A group of influential US-based activists has said that South Sudan, which celebrated the second anniversary of its independence on Tuesday, faces an “increasingly perilous fate” and is sliding towards “instability, conflict and a protracted government crisis” due in part to rampant official corruption and abuse of power.

The warning, in an open letter to South Sudan's president, Salva Kiir, and his deputy, Riek Machar, comes amid rising alarm about ethnic violence and alleged atrocities in eastern Jonglei state.

Hilde Johnson, the UN special envoy to South Sudan, told the security council this week that over-stretched peacekeepers needed surveillance drones and helicopter gunships to deal with the crisis.

The group of activists, known as the Friends of South Sudan, includes Roger Winter, a former US state department special envoy, John Prendergast, co-founder of the Enough Project, and Professor Eric Reeves, a noted Sudan scholar.

The group became known as the “midwives” for their successful lobbying of the Bush administration and the UN in support of an independent South Sudan and for their backing for the 2005 comprehensive peace agreement, which ended the civil war.

In their letter they assure Kiir of their goodwill, then launch into a fierce attack on almost every aspect of his government's record.

“Over the past several years—but the last six months in particular—South Sudan government security forces have engaged in a campaign of violence again civilians simply because they belonged to a different ethnic group or they are viewed as opponents of the current government,” the letter states.

“This violence is shocking and has included rape, murder, theft and destruction of property. We are particularly concerned about the evidence emerging of abuses by government forces in Jonglei. These terrible crimes occur because government forces believe they have the power to act with impunity.”

The group says reforms are urgently needed to tackle widespread human rights abuses in South Sudan, including extra-judicial killings, arbitrary arrests, media intimidation and corruption. Failing this, it suggests, the infant state may collapse.

“After almost nine years of self-rule, the government is still failing to meet the basic needs of its people . . . Those who have benefitted—who have become wealthy by misappropriating government funds—have often sent their families outside South Sudan, their children to private schools abroad, and have obtained the best medical services available in the world.

“This occurs while ordinary citizens who remain in South Sudan cannot afford even basic health services or modest educations for their children.” Despite Kiir's admission that corruption was a serious problem, little had been done to curb it, the letter said.

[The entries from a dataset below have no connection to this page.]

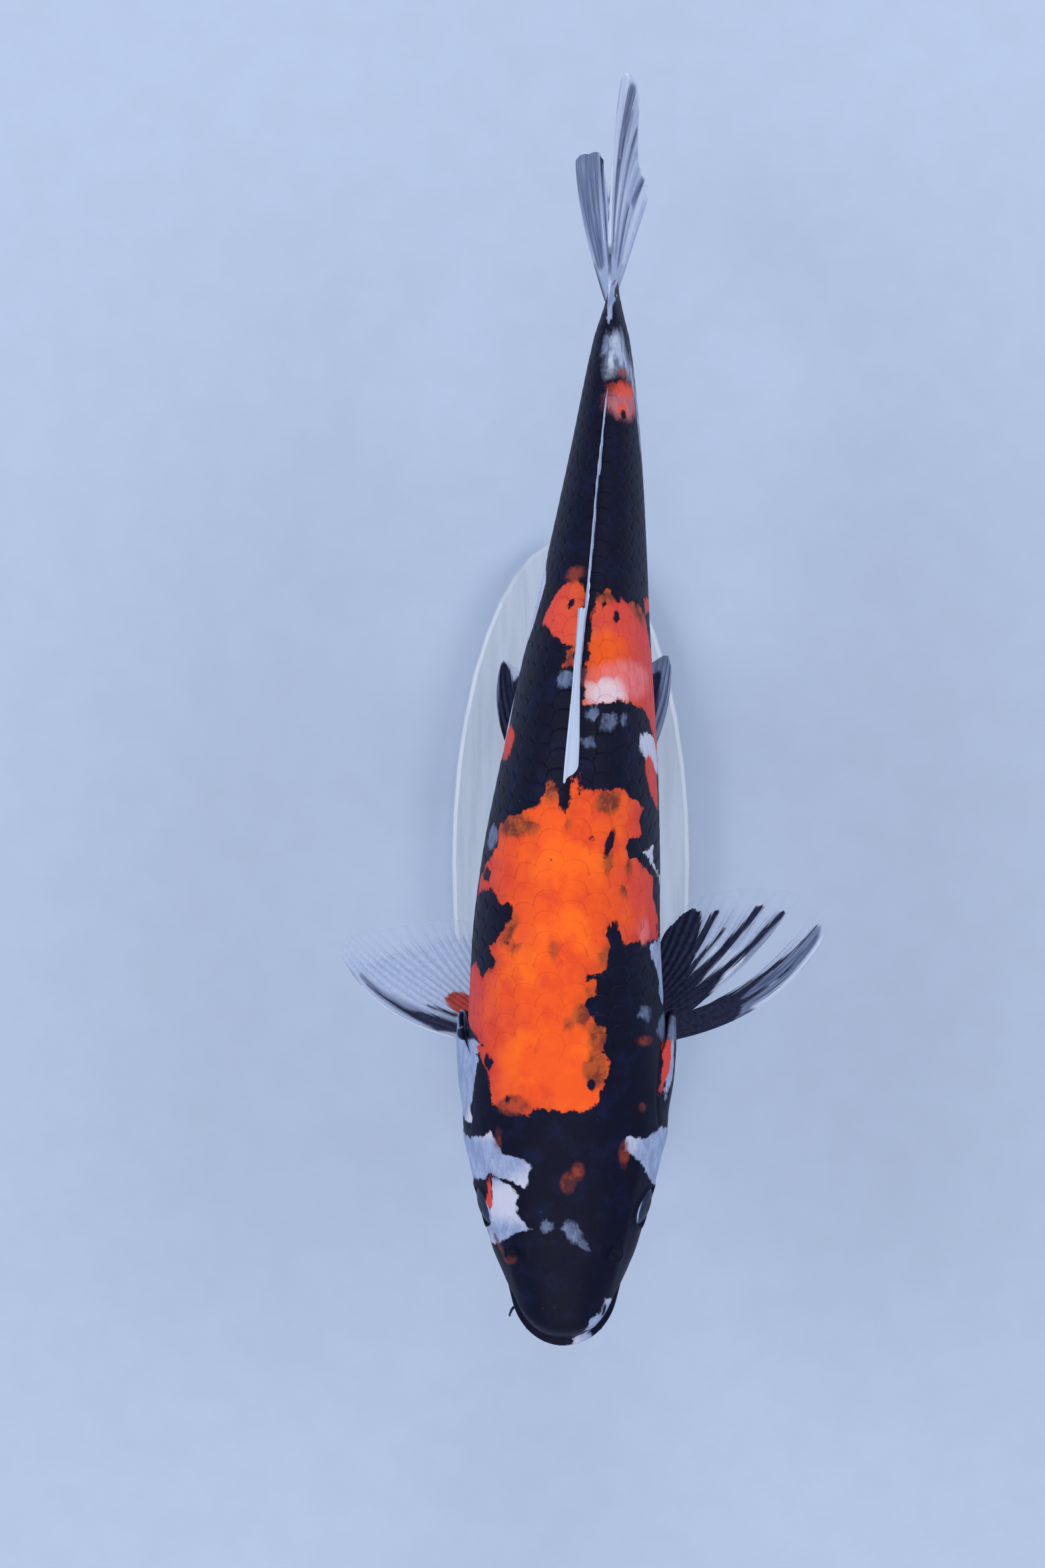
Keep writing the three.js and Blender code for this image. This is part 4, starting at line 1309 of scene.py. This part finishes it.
def eyeball(name, side, material, node):
    """A flattened ball set in its socket, its rings running round the eye's own axis."""
    share = side * CHART.share_at(EYE["at"], EYE["height"])
    at = np.array(float(EYE["at"]))
    surface = CHART.point(at, share)
    out = CHART.outward(at, share)
    axis = Vector(unit(place(surface + out) - place(surface)).tolist())
    turn = axis.to_track_quat("Z", "Y")
    centre = place(surface - out * EYE["set_in"])
    polars = np.linspace(0, math.pi, EYE_ROWS + 2)[1:-1]
    points = []
    ring = []
    for polar in polars:
        wide = EYE["ball"] * math.sin(polar)
        deep = EYE["bulge"] * math.cos(polar)
        for k in range(EYE_AROUND):
            angle = 2 * math.pi * k / EYE_AROUND
            local = Vector((wide * math.cos(angle), wide * math.sin(angle), deep))
            points.append(centre + np.array(turn @ local) * MM)
            ring.append(wide if polar < math.pi / 2 else EYE["ball"])
    count = len(points)
    points.append(centre + np.array(axis) * EYE["bulge"] * MM)
    points.append(centre - np.array(axis) * EYE["bulge"] * MM)
    ring += [0, EYE["ball"]]
    faces = [tuple(reversed(face)) for face in ring_faces(0, EYE_ROWS, EYE_AROUND)]
    faces += [(count, i, j) for i, j in steps_round(range(EYE_AROUND))]
    faces += [(count + 1, j, i) for i, j in steps_round(range(count - EYE_AROUND, count))]
    ball = new_object(name, points, faces)
    store(ball, "ring", ring)
    # The pale border shows only where the eye faces upwards
    heights = (np.array(points)[:, 2] - centre[2]) / MM
    store(ball, "upward", 0.12 + 0.88 * smooth(2.5, 5.5, heights))
    return dress(ball, material, (node,))


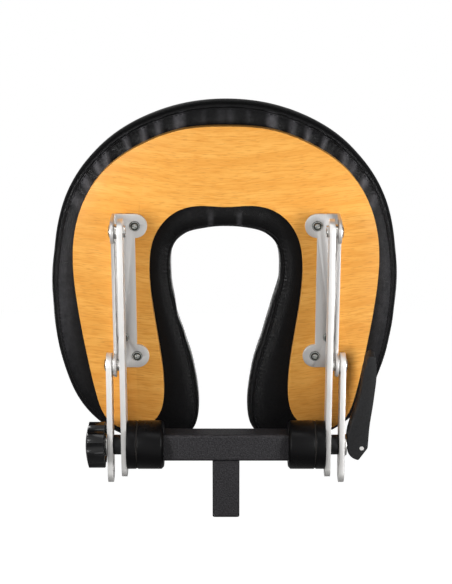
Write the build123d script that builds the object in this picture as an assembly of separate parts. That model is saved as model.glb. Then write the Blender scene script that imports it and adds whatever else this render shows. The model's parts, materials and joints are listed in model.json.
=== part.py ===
from build123d import *
import os
from math import cos, radians, sqrt

# Face cradle for a treatment table, in millimetres, +Z up, with the user's face toward +Y.
# The origin is the middle of the lower end of the square stem. The headrest and its arms are
# drawn about the clamp rod, which lies along X, and are then leaned back about it.

# Stance
lean = 7.7                  # degrees that arms and headrest lean toward -Y
stem_length = 54.0          # from the lower end to the underside of the cross tube

# Square tube of the T-bar
tube_size = 25.0
tube_wall = 2.0
tube_corner = 2.5
tube_bore_corner = 0.5
hub_spacing = 115.0         # clear length of cross tube between the clutch hubs
tube_entry = 16.0           # how far the cross tube goes into each hub
plug_flange = 2.0
plug_depth = 14.0
plug_wall = 2.0
plug_corner = 1.0
plug_break = 0.6

# Clutches
clutch_dia = 45.0
hub_length = 24.5
hub_bevel = 2.2             # bevel of the hub's inner rim
rim_break = 0.6             # small bevels on moulded rims
friction_dia = 43.6
friction_thick = 0.8
disc_thick = 9.0
peg_dia = 4.0
peg_length = 3.5
peg_offset = 13.5           # from the rod axis, along the arm
peg_root = 1.0              # how far each peg starts inside the disc

# Clamp rod and what it carries
rod_dia = 8.0
spacer_dia = 18.5
washer_dia = 20.0
washer_thick = 2.2
cam_gap = 0.3
eye_dia = 10.0              # round end of the rod, about the lever pin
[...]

Recent assessments by the UN and NGO groups based in Juba, South Sudan's capital, say the Jonglei crisis is growing especially urgent, with an estimated 120,000 people affected, and refugee and internally displaced numbers increasing.

Hospitals run by the medical charities Medecins Sans Frontieres (MSF) and Merlin in the towns of Pibor and Boma were looted in May and these and other population centres are now reportedly deserted.

Violence has been on the rise since March, when the army launched a new offensive against rebels, led by David Yau Yau, opposed to Kiir's ruling party, the Sudan People's Liberation Movement (SPLM). Yau's militia is predominantly Murle, a marginalised, minority tribe with a long history of conflict with the Lou Nuer, who form the bulk of the army rank-and-file.

Evidence of the deliberate targeting of civilians by government forces or their militia allies is mounting. In a joint statement on Jonglei dated 20 June, the UN and NGOs detailed reports of the alleged killing by the army of 16 civilians in Pibor and Boma and the execution of 12 Murle outside an army camp. Incidents or rape and sexual abuse of women and girls were also increasing.

The UN said last month it had received $5.4m (GBP3,6m) from its central emergency response fund to buy two helicopters and medical equipment to treat or evacuate civilians in Jonglei. But the onset of the rainy season is further hindering humanitarian access.

MSF's head of mission in South Sudan, Vikki Stienen, said the UN money would achieve little unless civilians were able to return to Pibor and Boma to receive help.

“There are still some 120,000 people missing. They are trapped out in the swamps, and it is getting wetter and wetter without a way now for us to access them.”